We should also note perhaps that there’s a bit of a reality stretch here - the three CRAs compete with each other and maintain separate scores, and would not rush to a system that could admit a fourth and a fifth at their level of operation.
Example 3: Multipart exchange trading.
Spoiler: A plain Merkle tree is inadequate here. Blockchains and Hashgraphs (sharded) are competing to be the solution alone.
Reconciliation (how much was traded and for what price precisely, etc) being potentially time consuming (and often manual) is a bone of contention in the industry today, and one of the reasons for lots of people wishing for something better.

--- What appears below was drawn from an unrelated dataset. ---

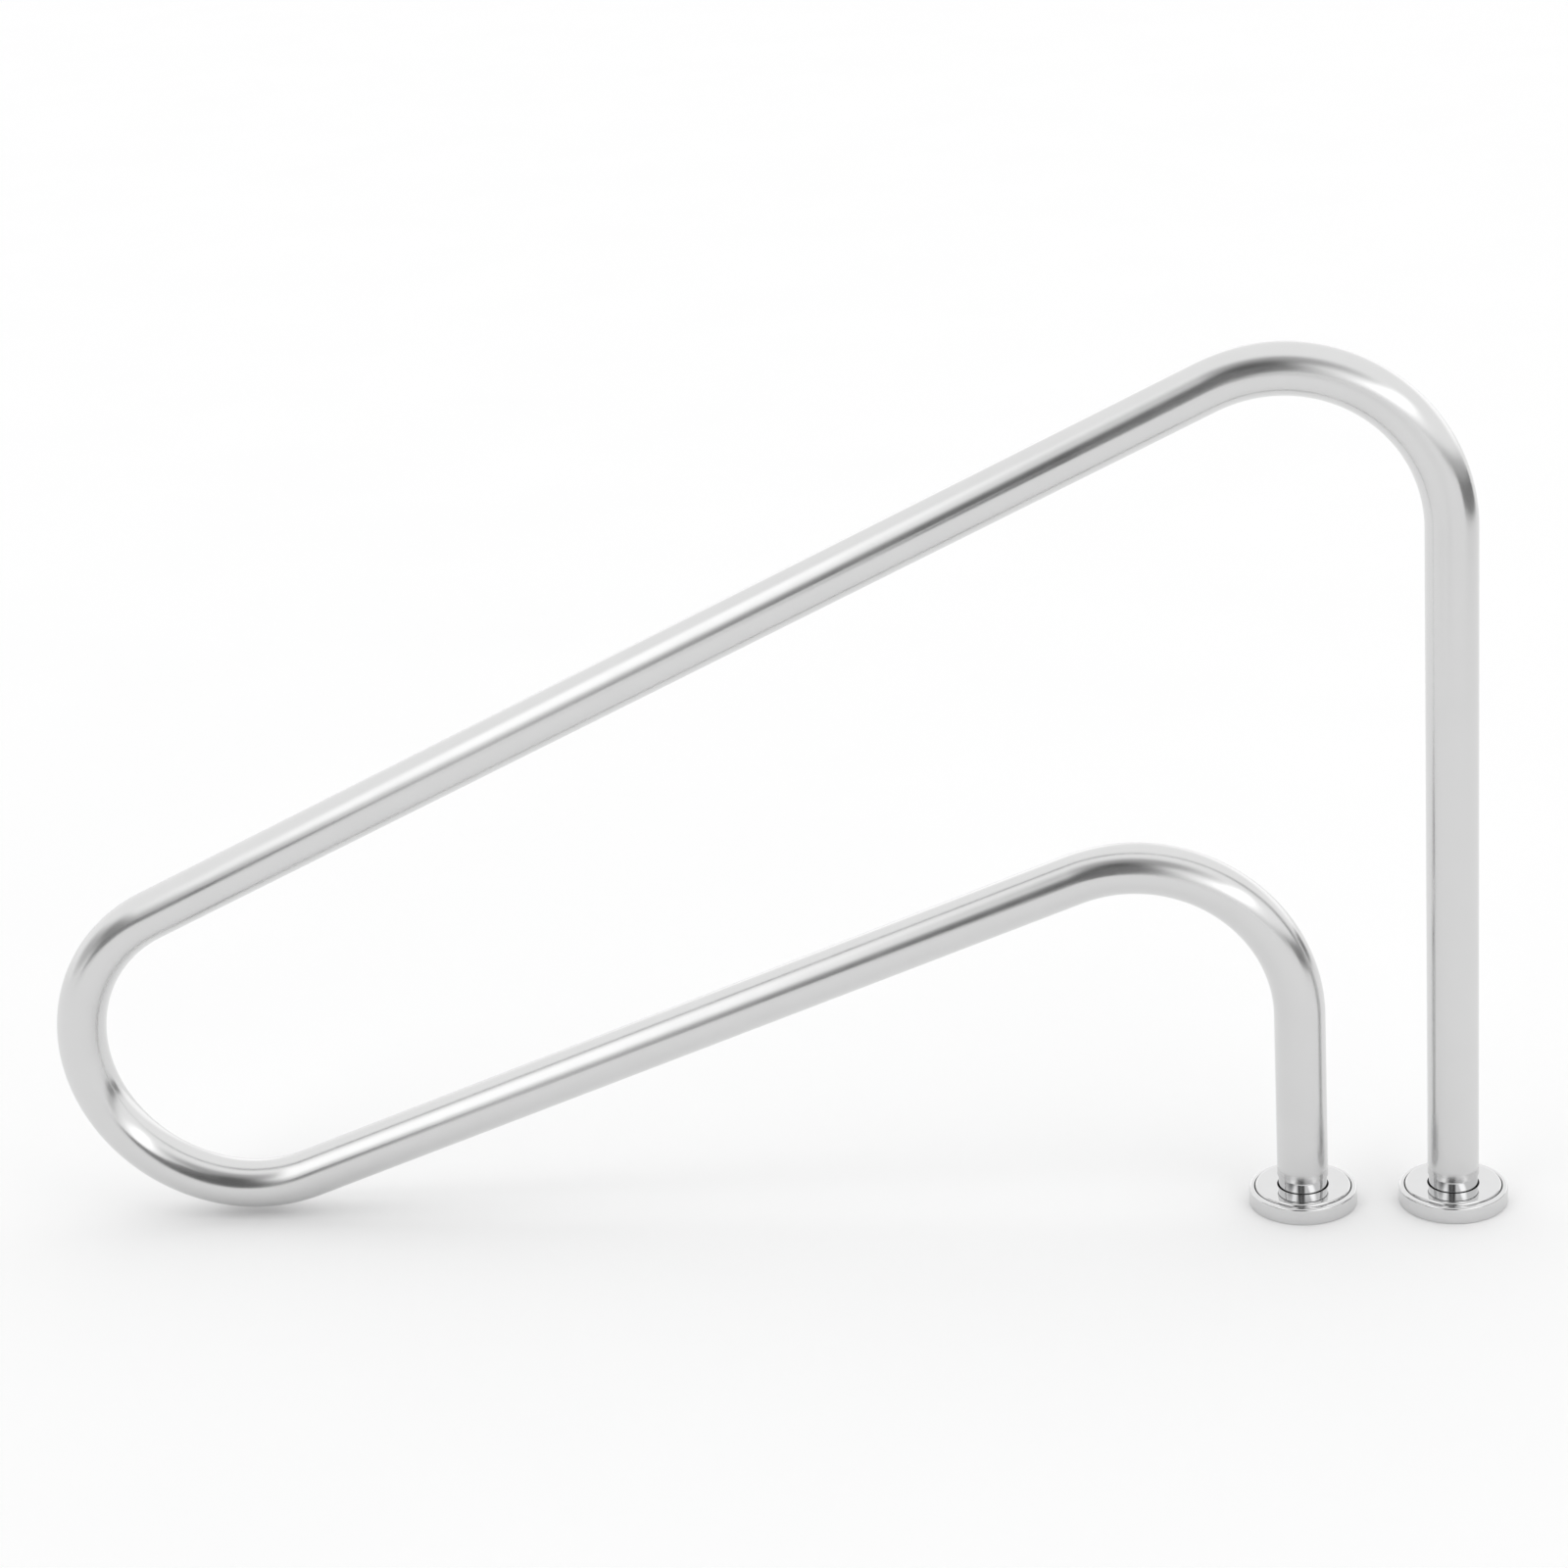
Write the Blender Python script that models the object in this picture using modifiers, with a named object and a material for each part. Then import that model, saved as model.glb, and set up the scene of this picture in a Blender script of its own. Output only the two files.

Prime brokerages and the exchange in question having a provable trail of who bought what and when and from whom (etc) is highly desirable. A Blockchain could do it (as we can see from Bitcoin) but the volumes required and rapidity of it all make you wish for more efficient solutions.
On busy exchanges like the NYSE, there are a few orders too many for a plain centralized Merkle trees to be viable, so they are not that more efficient solution. A sharded one (somehow) with a Hashgraph consensus aspect is definitely viable. I’ll detail that here.
The naive Merkle tree design to the storage of trades feels like it could work:
https://10.2017.t.nyse.com/.sha1 https://10.2017.t.nyse.com/31/.sha1 https://10.2017.t.nyse.com/31/11/.sha1 https://10.2017.t.nyse.com/31/11/59/.sha1 https://10.2017.t.nyse.com/31/11/59/ss23tsk7djh.trade https://10.2017.t.nyse.com/31/11/59/ss23tsk7djh.sha1
Those were trades, and you could have corresponding accounts in a Merkle tree too (not shown). Accounts and trades have different privacy aspects which we’ll skip over here, but it is doable with an in-public with public key encryption in the same way as it is done in Blockchains
It’s also clear (or should be) that the trade data is eternal. At some point whole years can be shifted from active systems to entirely static URLs on more junior hardware, because the load on the servers has an inverse relationship with age. And by shift, I mean the URL remains the same, but there was an overnight cut-over to say Apache, Nginx (or better). Maybe even with load balancers initially, but given it’s all read ony after a certain point and read less and less, maybe not. Hence the 10.2017 domain names (MM.CCYY) to facilitate past months to shift to read only (no more trades in a month that’s finished).
Hashgraphs are a significant invention that suits a number of categories of application, and promises to eat into the pie that blockchains has thought its own for a while. You should research this stuff now, and operationalize within a year, if suitable. Possibly with partners, and a bunch of expense is about to removed from a number of industries and you don’t want to be left out.
Note: This blog entry has been a couple of months in the making. It was firstly plain ‘Merkle tree vs Blockchain’ with advice from Ross Pettit, but has pivoted to be ‘vs Hashgraph’ with advice from Leemon Baird the co-founder & CTO of swirlds and inventor of the of the entire process.